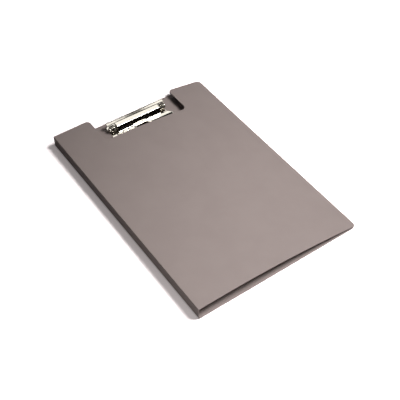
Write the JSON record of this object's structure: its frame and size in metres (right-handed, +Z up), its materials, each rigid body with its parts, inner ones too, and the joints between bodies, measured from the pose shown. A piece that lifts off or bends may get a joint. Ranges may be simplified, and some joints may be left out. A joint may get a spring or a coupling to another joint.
{
  "type": "clipboard folder",
  "caption": "A4 clipboard folder: creased plastic back board, spine and notched front cover, with a sprung metal lever clip riveted to the board.",
  "frame": {"origin": "centre of the underside, as a box round the closed folder", "axes": "+X from the spine to the free edges, +Y from the bottom edge to the edge with the clip, +Z up through the front cover"},
  "size_m": [0.2224, 0.318, 0.0188],
  "materials": {
    "polypropylene": "fine matt grain, warm grey",
    "nickel_plate": "bright nickel plate",
    "spring_steel": "bright drawn wire"
  },
  "bodies": {
    "back": {"back_board": "polypropylene", "back_crease": "polypropylene", "clip_base_plate": "nickel_plate", "rivet_left": "nickel_plate", "rivet_right": "nickel_plate", "pivot_rod": "nickel_plate", "torsion_spring_left": "spring_steel", "torsion_spring_right": "spring_steel"},
    "spine": {"spine_panel": "polypropylene", "cover_crease": "polypropylene"},
    "cover": {"front_cover": "polypropylene"},
    "lever": {"clip_lever": "nickel_plate"}
  },
  "joints": [
    {"name": "spine_fold", "type": "hinge", "parent": "back", "child": "spine", "pos_m": [-0.11055, 0, 0.0007], "axis": [0, -1, 0], "range_deg": [0, 180]},
    {"name": "cover_fold", "type": "hinge", "parent": "spine", "child": "cover", "pos_m": [-0.11055, 0, 0.0176], "axis": [0, -1, 0], "range_deg": [0, 180]},
    {"name": "clip_pivot", "type": "hinge", "parent": "back", "child": "lever", "pos_m": [0, 0.1405, 0.00675], "axis": [-1, 0, 0], "range_deg": [0, 28], "stiffness_Nm_per_rad": 0.25, "springref_deg": -51.57, "deforming": ["torsion_spring_left", "torsion_spring_right"]}
  ]
}
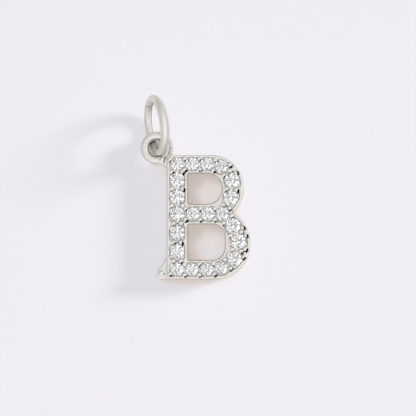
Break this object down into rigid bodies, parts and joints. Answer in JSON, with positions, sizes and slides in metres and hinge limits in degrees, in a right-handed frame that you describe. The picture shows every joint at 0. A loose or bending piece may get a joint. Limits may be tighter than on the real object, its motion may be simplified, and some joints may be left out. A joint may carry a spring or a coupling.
{
  "type": "initial pendant",
  "caption": "Small silver-coloured letter charm pave-set with round clear stones, with a cast eyelet and a jump ring to hang it from a chain.",
  "frame": {"origin": "on the flat back, at the middle of the letter's height and of its width with the foot serif", "axes": "+X across the letter towards its bowls, +Y up the letter towards the eyelet and the jump ring, +Z out of its front"},
  "size_m": [0.009, 0.0151, 0.0047],
  "materials": {
    "silver": "polished rhodium-plated silver",
    "stone": "faceted and polished"
  },
  "bodies": {
    "root": {"letter_setting": "silver", "jump_ring": "silver", "stone_top_1": "stone", "stone_top_2": "stone", "stone_top_3": "stone", "stone_top_4": "stone", "stone_stem_1": "stone", "stone_stem_2": "stone", "stone_stem_3": "stone", "stone_stem_4": "stone", "stone_stem_5": "stone", "stone_base_1": "stone", "stone_base_2": "stone", "stone_base_3": "stone", "stone_base_4": "stone", "stone_upper_bowl_1": "stone", "stone_upper_bowl_2": "stone", "stone_waist_1": "stone", "stone_waist_2": "stone", "stone_waist_3": "stone", "stone_lower_bowl_1": "stone", "stone_lower_bowl_2": "stone", "stone_lower_bowl_3": "stone"}
  },
  "joints": []
}
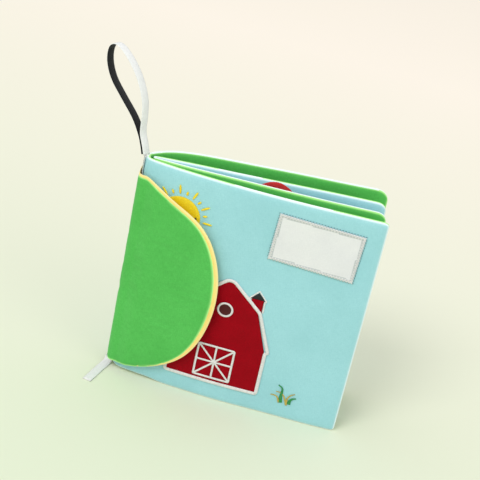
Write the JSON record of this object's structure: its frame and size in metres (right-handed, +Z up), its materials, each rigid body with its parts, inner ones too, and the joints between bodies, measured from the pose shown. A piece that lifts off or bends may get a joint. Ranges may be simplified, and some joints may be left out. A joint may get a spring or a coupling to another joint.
{
  "type": "cloth sensory book",
  "caption": "Padded cloth baby book, fanned open on its lower edges, with a rounded flap over the front cover, sewn pictures and a ribbon hanging loop.",
  "frame": {"origin": "middle of the foot of the spine lining, on the surface the book stands on", "axes": "+X from the spine to the fore-edge, -Y is the side the front cover faces, +Z up"},
  "size_m": [0.1982, 0.058, 0.2216],
  "materials": {
    "sky_cloth": "plain woven cotton",
    "green_cloth": "plain woven cotton",
    "yellow_cloth": "plain woven cotton",
    "page_patch_red": "felt",
    "ribbon_white": "woven ribbon, dark inside face",
    "label_cloth": "woven",
    "white_thread": "satin stitch",
    "barn_red": "felt",
    "window_dark": "felt",
    "black_thread": "satin stitch",
    "sun_thread": "satin stitch",
    "grass_green_thread": "satin stitch",
    "grass_ochre_thread": "satin stitch"
  },
  "bodies": {
    "book_spine": {"spine": "sky_cloth", "spine_lining": "green_cloth", "pages": "green_cloth", "pages_facing": "sky_cloth", "page_disc": "page_patch_red", "flap_band": "green_cloth", "ribbon_loop": "ribbon_white", "ribbon_run": "ribbon_white", "ribbon_tail": "ribbon_white"},
    "front_leaf": {"front_cover": "sky_cloth", "front_cover_lining": "green_cloth", "flap": "green_cloth", "flap_lining": "yellow_cloth", "label_patch": "label_cloth", "label_stitching": "white_thread", "barn_wall": "barn_red", "barn_trim": "white_thread", "barn_door": "white_thread", "barn_window": "window_dark", "barn_window_ring": "white_thread", "cupola": "barn_red", "cupola_roof": "black_thread", "cupola_trim": "white_thread", "sun_disc": "sun_thread", "sun_rays": "sun_thread", "sun_eye": "black_thread", "grass_dark": "grass_green_thread", "grass_light": "grass_ochre_thread"},
    "back_leaf": {"back_cover": "sky_cloth", "back_cover_lining": "green_cloth"}
  },
  "joints": [
    {"name": "front_cover_hinge", "type": "hinge", "parent": "book_spine", "child": "front_leaf", "pos_m": [-0.0055, -0.0098, 0], "axis": [0, 0, -1], "range_deg": [-2, 170]},
    {"name": "back_cover_hinge", "type": "hinge", "parent": "book_spine", "child": "back_leaf", "pos_m": [-0.0029, 0.0069, 0], "axis": [0, 0, 1], "range_deg": [-2, 170]}
  ]
}
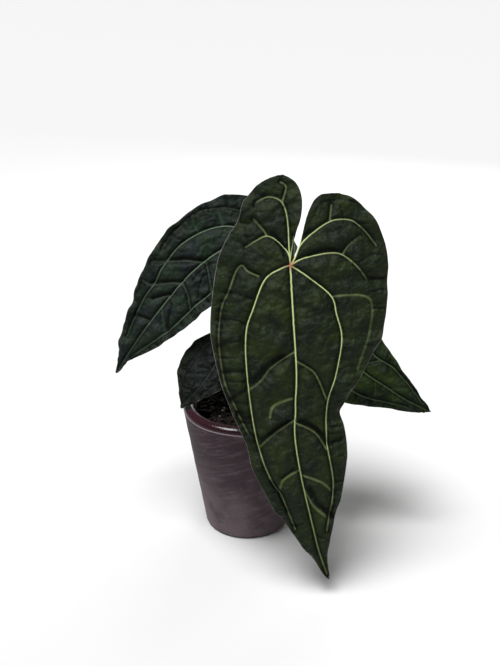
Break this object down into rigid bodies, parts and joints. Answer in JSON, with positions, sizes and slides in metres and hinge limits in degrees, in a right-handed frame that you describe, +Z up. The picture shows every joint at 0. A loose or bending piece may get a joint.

■ ■ ■

■ **Goal**: Repeat every record, keeping each word and mark exactly as it is.

■ **Written answer**:
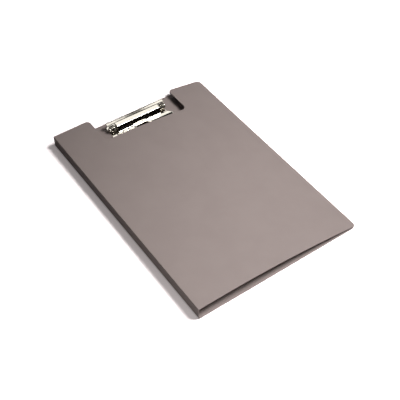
Write the JSON record of this object's structure: its frame and size in metres (right-handed, +Z up), its materials, each rigid body with its parts, inner ones too, and the joints between bodies, measured from the pose shown. A piece that lifts off or bends may get a joint. Ranges may be simplified, and some joints may be left out. A joint may get a spring or a coupling to another joint.
{
  "type": "clipboard folder",
  "caption": "A4 clipboard folder: creased plastic back board, spine and notched front cover, with a sprung metal lever clip riveted to the board.",
  "frame": {"origin": "centre of the underside, as a box round the closed folder", "axes": "+X from the spine to the free edges, +Y from the bottom edge to the edge with the clip, +Z up through the front cover"},
  "size_m": [0.2224, 0.318, 0.0188],
  "materials": {
    "polypropylene": "fine matt grain, warm grey",
    "nickel_plate": "bright nickel plate",
    "spring_steel": "bright drawn wire"
  },
  "bodies": {
    "back": {"back_board": "polypropylene", "back_crease": "polypropylene", "clip_base_plate": "nickel_plate", "rivet_left": "nickel_plate", "rivet_right": "nickel_plate", "pivot_rod": "nickel_plate", "torsion_spring_left": "spring_steel", "torsion_spring_right": "spring_steel"},
    "spine": {"spine_panel": "polypropylene", "cover_crease": "polypropylene"},
    "cover": {"front_cover": "polypropylene"},
    "lever": {"clip_lever": "nickel_plate"}
  },
  "joints": [
    {"name": "spine_fold", "type": "hinge", "parent": "back", "child": "spine", "pos_m": [-0.11055, 0, 0.0007], "axis": [0, -1, 0], "range_deg": [0, 180]},
    {"name": "cover_fold", "type": "hinge", "parent": "spine", "child": "cover", "pos_m": [-0.11055, 0, 0.0176], "axis": [0, -1, 0], "range_deg": [0, 180]},
    {"name": "clip_pivot", "type": "hinge", "parent": "back", "child": "lever", "pos_m": [0, 0.1405, 0.00675], "axis": [-1, 0, 0], "range_deg": [0, 28], "stiffness_Nm_per_rad": 0.25, "springref_deg": -51.57, "deforming": ["torsion_spring_left", "torsion_spring_right"]}
  ]
}
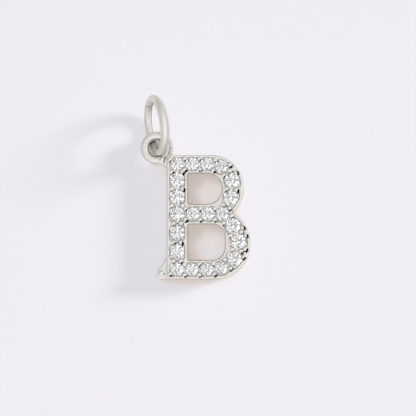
Break this object down into rigid bodies, parts and joints. Answer in JSON, with positions, sizes and slides in metres and hinge limits in degrees, in a right-handed frame that you describe. The picture shows every joint at 0. A loose or bending piece may get a joint. Limits may be tighter than on the real object, its motion may be simplified, and some joints may be left out. A joint may carry a spring or a coupling.
{
  "type": "initial pendant",
  "caption": "Small silver-coloured letter charm pave-set with round clear stones, with a cast eyelet and a jump ring to hang it from a chain.",
  "frame": {"origin": "on the flat back, at the middle of the letter's height and of its width with the foot serif", "axes": "+X across the letter towards its bowls, +Y up the letter towards the eyelet and the jump ring, +Z out of its front"},
  "size_m": [0.009, 0.0151, 0.0047],
  "materials": {
    "silver": "polished rhodium-plated silver",
    "stone": "faceted and polished"
  },
  "bodies": {
    "root": {"letter_setting": "silver", "jump_ring": "silver", "stone_top_1": "stone", "stone_top_2": "stone", "stone_top_3": "stone", "stone_top_4": "stone", "stone_stem_1": "stone", "stone_stem_2": "stone", "stone_stem_3": "stone", "stone_stem_4": "stone", "stone_stem_5": "stone", "stone_base_1": "stone", "stone_base_2": "stone", "stone_base_3": "stone", "stone_base_4": "stone", "stone_upper_bowl_1": "stone", "stone_upper_bowl_2": "stone", "stone_waist_1": "stone", "stone_waist_2": "stone", "stone_waist_3": "stone", "stone_lower_bowl_1": "stone", "stone_lower_bowl_2": "stone", "stone_lower_bowl_3": "stone"}
  },
  "joints": []
}
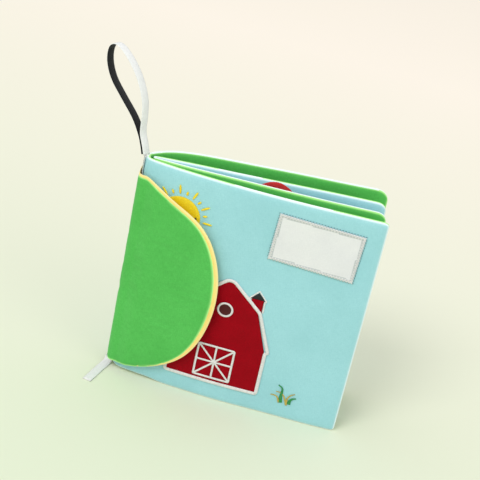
Write the JSON record of this object's structure: its frame and size in metres (right-handed, +Z up), its materials, each rigid body with its parts, inner ones too, and the joints between bodies, measured from the pose shown. A piece that lifts off or bends may get a joint. Ranges may be simplified, and some joints may be left out. A joint may get a spring or a coupling to another joint.
{
  "type": "cloth sensory book",
  "caption": "Padded cloth baby book, fanned open on its lower edges, with a rounded flap over the front cover, sewn pictures and a ribbon hanging loop.",
  "frame": {"origin": "middle of the foot of the spine lining, on the surface the book stands on", "axes": "+X from the spine to the fore-edge, -Y is the side the front cover faces, +Z up"},
  "size_m": [0.1982, 0.058, 0.2216],
  "materials": {
    "sky_cloth": "plain woven cotton",
    "green_cloth": "plain woven cotton",
    "yellow_cloth": "plain woven cotton",
    "page_patch_red": "felt",
    "ribbon_white": "woven ribbon, dark inside face",
    "label_cloth": "woven",
    "white_thread": "satin stitch",
    "barn_red": "felt",
    "window_dark": "felt",
    "black_thread": "satin stitch",
    "sun_thread": "satin stitch",
    "grass_green_thread": "satin stitch",
    "grass_ochre_thread": "satin stitch"
  },
  "bodies": {
    "book_spine": {"spine": "sky_cloth", "spine_lining": "green_cloth", "pages": "green_cloth", "pages_facing": "sky_cloth", "page_disc": "page_patch_red", "flap_band": "green_cloth", "ribbon_loop": "ribbon_white", "ribbon_run": "ribbon_white", "ribbon_tail": "ribbon_white"},
    "front_leaf": {"front_cover": "sky_cloth", "front_cover_lining": "green_cloth", "flap": "green_cloth", "flap_lining": "yellow_cloth", "label_patch": "label_cloth", "label_stitching": "white_thread", "barn_wall": "barn_red", "barn_trim": "white_thread", "barn_door": "white_thread", "barn_window": "window_dark", "barn_window_ring": "white_thread", "cupola": "barn_red", "cupola_roof": "black_thread", "cupola_trim": "white_thread", "sun_disc": "sun_thread", "sun_rays": "sun_thread", "sun_eye": "black_thread", "grass_dark": "grass_green_thread", "grass_light": "grass_ochre_thread"},
    "back_leaf": {"back_cover": "sky_cloth", "back_cover_lining": "green_cloth"}
  },
  "joints": [
    {"name": "front_cover_hinge", "type": "hinge", "parent": "book_spine", "child": "front_leaf", "pos_m": [-0.0055, -0.0098, 0], "axis": [0, 0, -1], "range_deg": [-2, 170]},
    {"name": "back_cover_hinge", "type": "hinge", "parent": "book_spine", "child": "back_leaf", "pos_m": [-0.0029, 0.0069, 0], "axis": [0, 0, 1], "range_deg": [-2, 170]}
  ]
}
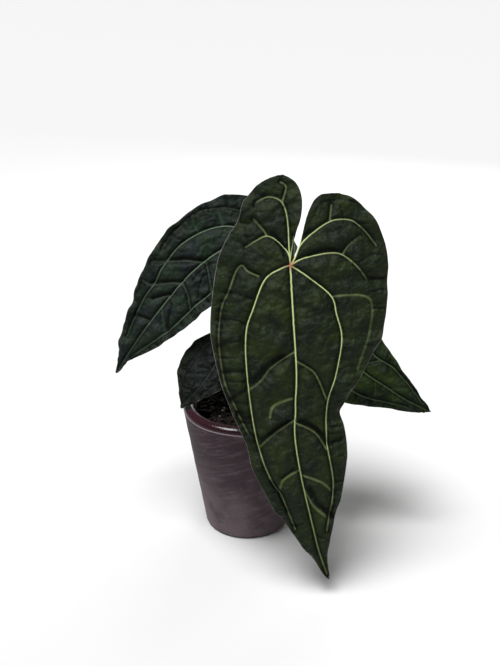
Break this object down into rigid bodies, parts and joints. Answer in JSON, with positions, sizes and slides in metres and hinge limits in degrees, in a right-handed frame that you describe, +Z up. The picture shows every joint at 0. A loose or bending piece may get a joint.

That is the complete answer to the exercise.